Generoso y leal, cuando firma los ascensos de los tres hermanos Carrera, en 1811; cuando rehúsa aceptar el ofrecimiento de la Junta de 1813 de designarlo Comandante en Jefe del Ejército, y cuando, ante el peligro de la invasión de Oso-rio, se ofrece hidalgamente, con sin igual patriotismo, a ponerse a las órdenes de don José Miguel.
Sinceramente desprendido, después de su victoria gloriosa de Chacabuco, al mostrar su disposición a que San Martín sea elegido Jefe del Estado chileno.
Delicado, y sin ejemplos, cuando busca en la música y la pintura, a que era tan entusiasta, refugio al odio y a la maledicencia de sus enemigos.
No sólo grande en la abdicación, cuyo gesto no tiene paralelos en la historia, sino también cuando abraza a Juan José Carrera antes de su última carga en Rancagua, para morir sin odios; o cuando acepta sumiso que su discípulo Ramón Freire cerque la Intendencia de Valparaíso para hacerlo arrestar y ser sometido a juicio de residencia, en humillación imperdonable, mientras que el héroe le mandaba felicitar por haberle sucedido en el mando de la nación. Tal vejatoria medida había levantado en el Senado de la naciente república, la voz del ciudadano eminente don Manuel de Salas, que fustigaba señalando que, la conducta para con el General O'Higgins era un baldón de oprobio para Chile.
Retrata su bonhomía la conducta observada en 1833 ante las diatribas de Carlos Rodríguez Ordeiza, después de su insólita agresividad en contra del ilustre desterrado en El Mercurio Peruano. El jurado de Imprenta de Lima, luego del triunfo completo de O'Higgins, afirmó definitivamente: Jamás se ha acrisolado tan cumplidamente la conducta de un hombre público. La multa y prisión contra el difamador, mereció el completo perdón del ofendido.

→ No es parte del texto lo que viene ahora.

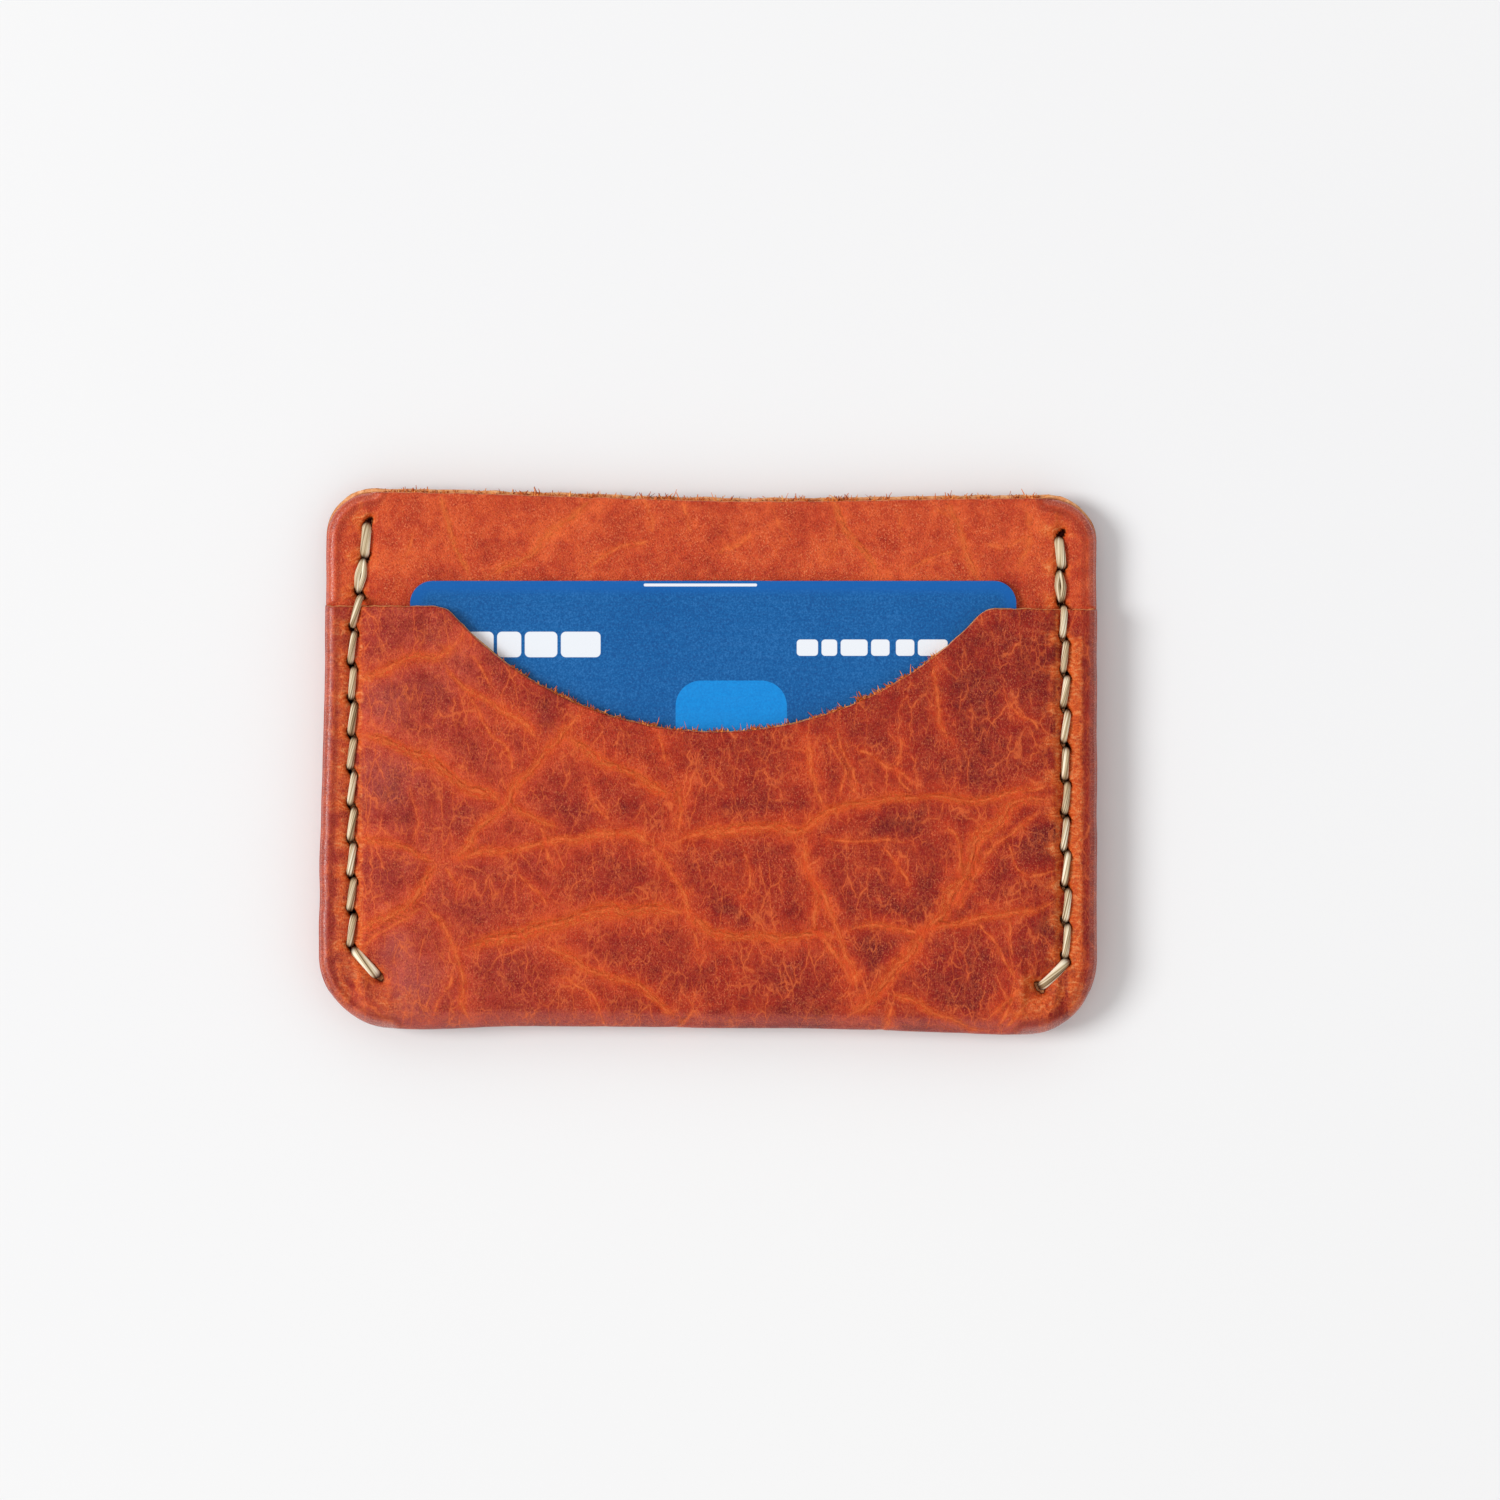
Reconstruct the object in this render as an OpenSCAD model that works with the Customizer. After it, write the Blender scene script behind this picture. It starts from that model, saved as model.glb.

Grande y modesto como hombre en el banquete apoteósico con que Bolívar, el gran dominador del Chimborazo, celebraba el triunfo de Ayacucho, en que el gran chileno se presenta como simple civil y, ante la expectación de los presentes y del Libertador venezolano, contesta, como Cincinato: El General O'Higgins ya no existe, soy sólo el ciudadano particular Bernardo O'Higgins, la causa de América está consumada.
He de poner término a este homenaje a nuestro extraordinario libertador con el juicio del General don José María de la Cruz, que lo conoció toda la vida: Hombre de un conjunto de cualidades cual las que adornaban a O'Higgins como hombre privado y magistrado, son muy raros en el mundo, y era preciso que él las poseyera para haber alcanzado la altura a que fue elevado.
Y el historiador don Eugenio Orrego Vicuña también confirma categórico: Nunca hubo una espada más valerosa al servicio de un corazón más magnánimo.
La Izquierda Radical, por mi intermedio, una vez más, se inclina reverente ante la memoria ilustre del padre de la patria don Bernardo O'Higgins.